[Start Data segment]
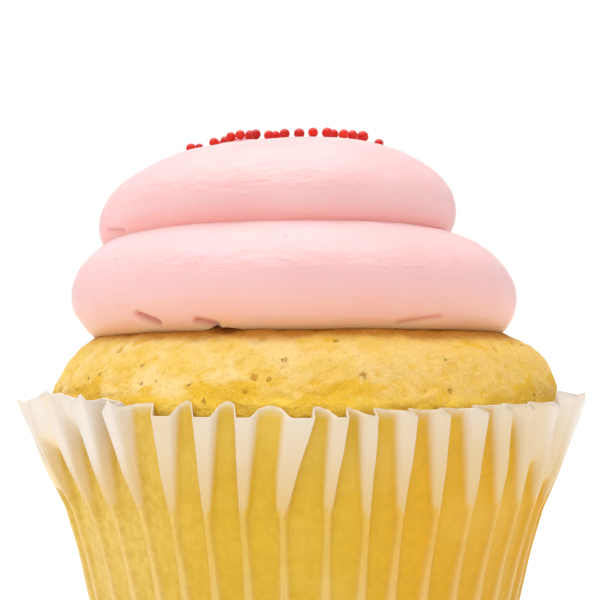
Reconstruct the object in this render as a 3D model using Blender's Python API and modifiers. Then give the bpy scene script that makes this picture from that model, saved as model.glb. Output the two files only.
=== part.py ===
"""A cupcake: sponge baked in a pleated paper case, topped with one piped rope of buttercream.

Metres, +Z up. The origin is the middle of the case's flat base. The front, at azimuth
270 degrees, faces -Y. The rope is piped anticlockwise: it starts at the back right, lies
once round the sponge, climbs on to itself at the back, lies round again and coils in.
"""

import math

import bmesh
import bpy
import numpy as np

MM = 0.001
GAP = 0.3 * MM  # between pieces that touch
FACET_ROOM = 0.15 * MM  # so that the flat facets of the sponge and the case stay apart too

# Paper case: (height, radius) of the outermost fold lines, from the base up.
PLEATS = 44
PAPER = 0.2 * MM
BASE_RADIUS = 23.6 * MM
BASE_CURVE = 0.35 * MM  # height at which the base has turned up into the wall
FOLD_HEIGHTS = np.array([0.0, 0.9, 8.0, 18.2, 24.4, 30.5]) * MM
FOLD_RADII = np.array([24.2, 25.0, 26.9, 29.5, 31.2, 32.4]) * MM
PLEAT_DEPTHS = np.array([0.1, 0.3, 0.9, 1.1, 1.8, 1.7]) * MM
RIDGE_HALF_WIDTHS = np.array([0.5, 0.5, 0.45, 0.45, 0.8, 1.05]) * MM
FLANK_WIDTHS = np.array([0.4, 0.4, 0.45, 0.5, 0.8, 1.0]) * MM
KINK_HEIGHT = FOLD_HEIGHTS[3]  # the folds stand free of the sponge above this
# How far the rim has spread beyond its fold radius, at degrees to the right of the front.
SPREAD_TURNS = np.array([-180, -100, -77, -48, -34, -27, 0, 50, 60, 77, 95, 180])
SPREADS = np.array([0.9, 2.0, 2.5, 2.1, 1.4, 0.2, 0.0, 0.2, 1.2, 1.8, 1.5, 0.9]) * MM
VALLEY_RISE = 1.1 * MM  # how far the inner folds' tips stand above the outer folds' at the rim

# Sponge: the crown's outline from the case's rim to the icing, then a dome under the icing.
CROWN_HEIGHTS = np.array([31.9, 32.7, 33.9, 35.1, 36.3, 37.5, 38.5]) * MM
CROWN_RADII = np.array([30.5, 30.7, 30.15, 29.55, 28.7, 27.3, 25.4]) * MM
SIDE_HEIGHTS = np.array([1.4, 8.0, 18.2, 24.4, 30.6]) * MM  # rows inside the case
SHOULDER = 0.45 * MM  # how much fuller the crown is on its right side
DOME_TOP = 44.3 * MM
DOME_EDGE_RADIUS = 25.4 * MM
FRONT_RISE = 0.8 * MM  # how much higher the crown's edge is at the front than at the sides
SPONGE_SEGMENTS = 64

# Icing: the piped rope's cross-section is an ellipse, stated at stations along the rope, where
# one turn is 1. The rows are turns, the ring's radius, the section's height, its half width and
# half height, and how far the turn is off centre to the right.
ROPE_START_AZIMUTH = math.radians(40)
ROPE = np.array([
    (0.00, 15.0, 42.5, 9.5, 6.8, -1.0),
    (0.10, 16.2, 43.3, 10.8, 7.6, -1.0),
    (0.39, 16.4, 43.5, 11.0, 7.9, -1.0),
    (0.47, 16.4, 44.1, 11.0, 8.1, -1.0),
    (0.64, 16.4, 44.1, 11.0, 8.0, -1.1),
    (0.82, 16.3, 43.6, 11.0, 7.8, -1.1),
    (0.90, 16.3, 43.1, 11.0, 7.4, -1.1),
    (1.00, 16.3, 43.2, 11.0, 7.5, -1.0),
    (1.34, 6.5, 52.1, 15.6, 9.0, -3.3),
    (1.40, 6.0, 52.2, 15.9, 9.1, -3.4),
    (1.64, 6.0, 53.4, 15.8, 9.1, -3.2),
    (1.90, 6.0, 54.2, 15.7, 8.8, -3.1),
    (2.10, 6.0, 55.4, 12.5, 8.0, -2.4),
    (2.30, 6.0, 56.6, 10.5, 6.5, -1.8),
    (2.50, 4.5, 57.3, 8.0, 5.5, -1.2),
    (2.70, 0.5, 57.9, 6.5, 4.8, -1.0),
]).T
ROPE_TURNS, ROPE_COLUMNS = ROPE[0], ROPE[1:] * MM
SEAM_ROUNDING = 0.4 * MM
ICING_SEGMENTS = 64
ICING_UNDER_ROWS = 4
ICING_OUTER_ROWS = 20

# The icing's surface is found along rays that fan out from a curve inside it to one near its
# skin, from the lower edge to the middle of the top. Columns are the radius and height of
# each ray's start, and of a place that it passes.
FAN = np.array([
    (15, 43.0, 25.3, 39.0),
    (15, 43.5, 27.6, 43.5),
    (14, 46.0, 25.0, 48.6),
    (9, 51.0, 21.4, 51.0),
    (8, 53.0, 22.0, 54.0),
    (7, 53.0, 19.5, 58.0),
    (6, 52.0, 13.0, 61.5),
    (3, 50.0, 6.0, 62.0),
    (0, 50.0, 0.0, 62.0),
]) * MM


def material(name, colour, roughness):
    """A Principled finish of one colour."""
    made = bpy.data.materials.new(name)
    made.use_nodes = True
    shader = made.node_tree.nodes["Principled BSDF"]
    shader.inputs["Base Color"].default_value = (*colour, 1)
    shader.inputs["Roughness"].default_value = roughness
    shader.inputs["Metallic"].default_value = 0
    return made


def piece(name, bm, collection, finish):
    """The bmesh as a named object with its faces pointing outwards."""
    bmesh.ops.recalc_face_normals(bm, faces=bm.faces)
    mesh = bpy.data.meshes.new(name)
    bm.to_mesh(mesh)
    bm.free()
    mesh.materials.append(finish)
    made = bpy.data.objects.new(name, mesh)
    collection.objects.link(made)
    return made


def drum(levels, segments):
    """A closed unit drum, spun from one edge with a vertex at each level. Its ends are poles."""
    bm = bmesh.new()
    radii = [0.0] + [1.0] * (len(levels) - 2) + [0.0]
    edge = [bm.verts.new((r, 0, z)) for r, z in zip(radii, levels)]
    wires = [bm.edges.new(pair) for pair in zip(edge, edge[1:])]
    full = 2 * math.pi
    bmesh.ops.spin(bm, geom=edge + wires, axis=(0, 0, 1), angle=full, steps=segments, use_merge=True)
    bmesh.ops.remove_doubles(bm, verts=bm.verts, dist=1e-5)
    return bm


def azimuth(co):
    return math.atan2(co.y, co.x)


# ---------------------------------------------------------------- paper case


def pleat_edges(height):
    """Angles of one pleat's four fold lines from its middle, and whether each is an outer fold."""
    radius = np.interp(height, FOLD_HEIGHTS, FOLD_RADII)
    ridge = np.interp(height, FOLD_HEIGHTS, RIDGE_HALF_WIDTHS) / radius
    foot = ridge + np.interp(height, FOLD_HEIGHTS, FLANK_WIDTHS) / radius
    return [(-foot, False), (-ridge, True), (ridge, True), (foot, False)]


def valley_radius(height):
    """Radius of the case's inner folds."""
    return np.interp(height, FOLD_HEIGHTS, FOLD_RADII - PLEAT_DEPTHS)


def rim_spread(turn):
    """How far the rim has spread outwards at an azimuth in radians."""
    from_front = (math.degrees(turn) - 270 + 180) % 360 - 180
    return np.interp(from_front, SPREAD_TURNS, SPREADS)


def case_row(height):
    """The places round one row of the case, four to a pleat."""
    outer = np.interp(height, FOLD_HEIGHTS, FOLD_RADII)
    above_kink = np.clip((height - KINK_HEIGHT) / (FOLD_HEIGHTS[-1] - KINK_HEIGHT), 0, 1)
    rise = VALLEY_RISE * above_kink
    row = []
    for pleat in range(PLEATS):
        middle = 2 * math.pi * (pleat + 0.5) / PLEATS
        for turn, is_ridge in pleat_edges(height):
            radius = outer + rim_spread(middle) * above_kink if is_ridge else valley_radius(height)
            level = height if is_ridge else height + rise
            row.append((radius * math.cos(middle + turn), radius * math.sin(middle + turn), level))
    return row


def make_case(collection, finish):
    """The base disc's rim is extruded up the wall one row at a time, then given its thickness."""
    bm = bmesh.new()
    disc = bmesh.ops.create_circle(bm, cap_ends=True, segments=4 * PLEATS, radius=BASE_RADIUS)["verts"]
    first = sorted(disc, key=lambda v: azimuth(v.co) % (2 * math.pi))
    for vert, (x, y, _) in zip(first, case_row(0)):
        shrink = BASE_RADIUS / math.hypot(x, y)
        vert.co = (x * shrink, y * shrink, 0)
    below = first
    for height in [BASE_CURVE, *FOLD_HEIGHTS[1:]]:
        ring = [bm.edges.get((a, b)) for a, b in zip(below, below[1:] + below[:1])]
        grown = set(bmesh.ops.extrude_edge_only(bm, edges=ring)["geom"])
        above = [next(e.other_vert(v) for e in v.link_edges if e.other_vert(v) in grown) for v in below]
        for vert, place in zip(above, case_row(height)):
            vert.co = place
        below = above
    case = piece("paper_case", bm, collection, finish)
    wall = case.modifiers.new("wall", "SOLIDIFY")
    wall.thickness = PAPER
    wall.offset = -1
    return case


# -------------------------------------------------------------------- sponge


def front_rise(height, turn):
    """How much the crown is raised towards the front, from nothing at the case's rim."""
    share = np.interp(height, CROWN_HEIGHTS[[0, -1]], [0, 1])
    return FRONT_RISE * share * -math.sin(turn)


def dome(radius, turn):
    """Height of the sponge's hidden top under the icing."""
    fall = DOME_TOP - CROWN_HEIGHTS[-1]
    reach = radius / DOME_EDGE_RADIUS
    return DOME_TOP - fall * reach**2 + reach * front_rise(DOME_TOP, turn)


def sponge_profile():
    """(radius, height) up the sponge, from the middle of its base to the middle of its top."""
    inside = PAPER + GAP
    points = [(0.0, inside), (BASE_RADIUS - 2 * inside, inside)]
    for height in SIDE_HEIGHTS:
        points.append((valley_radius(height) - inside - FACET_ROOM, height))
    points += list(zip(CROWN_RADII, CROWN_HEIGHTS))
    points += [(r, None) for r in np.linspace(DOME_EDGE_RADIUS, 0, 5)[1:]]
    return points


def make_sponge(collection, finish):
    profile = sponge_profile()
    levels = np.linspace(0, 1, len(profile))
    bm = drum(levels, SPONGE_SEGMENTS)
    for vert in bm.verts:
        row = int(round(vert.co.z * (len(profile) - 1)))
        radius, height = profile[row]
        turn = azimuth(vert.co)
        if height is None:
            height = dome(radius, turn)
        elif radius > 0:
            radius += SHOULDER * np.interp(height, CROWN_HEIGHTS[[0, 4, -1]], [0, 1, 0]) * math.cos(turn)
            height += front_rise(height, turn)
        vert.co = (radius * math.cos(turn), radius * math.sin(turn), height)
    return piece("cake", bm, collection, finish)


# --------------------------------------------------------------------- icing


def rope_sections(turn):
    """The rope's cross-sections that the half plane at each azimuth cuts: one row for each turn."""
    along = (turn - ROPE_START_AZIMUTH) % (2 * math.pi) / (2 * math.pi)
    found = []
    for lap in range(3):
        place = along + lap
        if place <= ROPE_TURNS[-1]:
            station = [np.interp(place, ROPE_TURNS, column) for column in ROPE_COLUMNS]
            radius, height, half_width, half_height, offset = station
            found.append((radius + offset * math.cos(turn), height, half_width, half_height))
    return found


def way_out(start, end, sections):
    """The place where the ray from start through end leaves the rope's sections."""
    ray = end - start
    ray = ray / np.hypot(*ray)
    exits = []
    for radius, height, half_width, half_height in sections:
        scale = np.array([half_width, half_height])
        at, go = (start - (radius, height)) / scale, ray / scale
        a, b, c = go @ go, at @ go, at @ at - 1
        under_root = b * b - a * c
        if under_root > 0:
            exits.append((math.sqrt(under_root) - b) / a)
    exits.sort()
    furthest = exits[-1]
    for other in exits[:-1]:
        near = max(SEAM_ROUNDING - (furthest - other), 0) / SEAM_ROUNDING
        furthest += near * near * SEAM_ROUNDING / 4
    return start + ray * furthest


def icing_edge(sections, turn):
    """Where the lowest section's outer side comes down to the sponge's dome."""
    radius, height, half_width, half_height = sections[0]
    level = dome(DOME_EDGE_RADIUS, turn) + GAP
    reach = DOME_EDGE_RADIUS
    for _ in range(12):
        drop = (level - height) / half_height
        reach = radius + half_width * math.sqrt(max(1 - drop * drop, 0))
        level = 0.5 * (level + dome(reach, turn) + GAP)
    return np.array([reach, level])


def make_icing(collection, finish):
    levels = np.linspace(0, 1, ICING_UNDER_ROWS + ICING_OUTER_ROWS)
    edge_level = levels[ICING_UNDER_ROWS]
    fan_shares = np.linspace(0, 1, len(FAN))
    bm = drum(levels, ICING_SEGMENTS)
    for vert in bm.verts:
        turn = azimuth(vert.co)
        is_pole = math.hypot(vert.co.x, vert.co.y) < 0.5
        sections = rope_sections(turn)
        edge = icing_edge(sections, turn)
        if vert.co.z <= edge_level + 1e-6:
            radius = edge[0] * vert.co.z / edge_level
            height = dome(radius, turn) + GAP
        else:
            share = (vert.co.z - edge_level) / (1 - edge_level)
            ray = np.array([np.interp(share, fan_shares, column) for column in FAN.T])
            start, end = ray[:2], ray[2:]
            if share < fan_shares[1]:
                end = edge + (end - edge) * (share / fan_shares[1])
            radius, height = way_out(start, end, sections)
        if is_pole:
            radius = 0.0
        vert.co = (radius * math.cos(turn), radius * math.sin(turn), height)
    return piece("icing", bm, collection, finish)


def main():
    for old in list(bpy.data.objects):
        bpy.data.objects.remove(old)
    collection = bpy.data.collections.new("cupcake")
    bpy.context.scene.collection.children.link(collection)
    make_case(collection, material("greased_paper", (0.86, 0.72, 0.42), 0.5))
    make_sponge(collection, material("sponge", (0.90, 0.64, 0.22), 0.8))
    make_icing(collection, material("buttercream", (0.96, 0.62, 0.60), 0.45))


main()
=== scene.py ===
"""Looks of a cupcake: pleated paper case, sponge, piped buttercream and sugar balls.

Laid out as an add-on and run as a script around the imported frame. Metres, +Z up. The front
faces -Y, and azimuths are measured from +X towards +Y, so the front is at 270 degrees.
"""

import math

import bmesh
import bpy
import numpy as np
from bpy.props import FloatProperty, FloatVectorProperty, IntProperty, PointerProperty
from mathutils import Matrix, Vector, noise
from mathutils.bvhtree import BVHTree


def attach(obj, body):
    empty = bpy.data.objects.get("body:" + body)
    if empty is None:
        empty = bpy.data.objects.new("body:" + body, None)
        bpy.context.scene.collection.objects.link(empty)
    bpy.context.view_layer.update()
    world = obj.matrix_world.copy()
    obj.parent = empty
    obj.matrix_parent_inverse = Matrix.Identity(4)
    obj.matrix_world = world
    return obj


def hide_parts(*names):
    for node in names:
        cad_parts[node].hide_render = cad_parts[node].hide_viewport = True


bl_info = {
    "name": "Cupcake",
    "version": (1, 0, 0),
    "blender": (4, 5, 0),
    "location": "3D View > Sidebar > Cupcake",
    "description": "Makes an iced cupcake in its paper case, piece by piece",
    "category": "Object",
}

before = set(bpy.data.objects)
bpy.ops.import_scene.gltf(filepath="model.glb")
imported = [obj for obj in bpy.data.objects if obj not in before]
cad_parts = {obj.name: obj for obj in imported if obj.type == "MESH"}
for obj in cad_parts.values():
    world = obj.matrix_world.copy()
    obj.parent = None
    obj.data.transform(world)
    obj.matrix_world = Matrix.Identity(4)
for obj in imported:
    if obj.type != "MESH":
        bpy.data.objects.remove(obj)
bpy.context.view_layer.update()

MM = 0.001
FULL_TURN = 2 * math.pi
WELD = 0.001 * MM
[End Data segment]
Objective:
Write out again, unchanged, every line from the line containing "bpy.context.scene.collection.children.link(collection)" to the final line of the material above.

Exercise answer:
    bpy.context.scene.collection.children.link(collection)
    make_case(collection, material("greased_paper", (0.86, 0.72, 0.42), 0.5))
    make_sponge(collection, material("sponge", (0.90, 0.64, 0.22), 0.8))
    make_icing(collection, material("buttercream", (0.96, 0.62, 0.60), 0.45))


main()
=== scene.py ===
"""Looks of a cupcake: pleated paper case, sponge, piped buttercream and sugar balls.

Laid out as an add-on and run as a script around the imported frame. Metres, +Z up. The front
faces -Y, and azimuths are measured from +X towards +Y, so the front is at 270 degrees.
"""

import math

import bmesh
import bpy
import numpy as np
from bpy.props import FloatProperty, FloatVectorProperty, IntProperty, PointerProperty
from mathutils import Matrix, Vector, noise
from mathutils.bvhtree import BVHTree


def attach(obj, body):
    empty = bpy.data.objects.get("body:" + body)
    if empty is None:
        empty = bpy.data.objects.new("body:" + body, None)
        bpy.context.scene.collection.objects.link(empty)
    bpy.context.view_layer.update()
    world = obj.matrix_world.copy()
    obj.parent = empty
    obj.matrix_parent_inverse = Matrix.Identity(4)
    obj.matrix_world = world
    return obj


def hide_parts(*names):
    for node in names:
        cad_parts[node].hide_render = cad_parts[node].hide_viewport = True


bl_info = {
    "name": "Cupcake",
    "version": (1, 0, 0),
    "blender": (4, 5, 0),
    "location": "3D View > Sidebar > Cupcake",
    "description": "Makes an iced cupcake in its paper case, piece by piece",
    "category": "Object",
}

before = set(bpy.data.objects)
bpy.ops.import_scene.gltf(filepath="model.glb")
imported = [obj for obj in bpy.data.objects if obj not in before]
cad_parts = {obj.name: obj for obj in imported if obj.type == "MESH"}
for obj in cad_parts.values():
    world = obj.matrix_world.copy()
    obj.parent = None
    obj.data.transform(world)
    obj.matrix_world = Matrix.Identity(4)
for obj in imported:
    if obj.type != "MESH":
        bpy.data.objects.remove(obj)
bpy.context.view_layer.update()

MM = 0.001
FULL_TURN = 2 * math.pi
WELD = 0.001 * MM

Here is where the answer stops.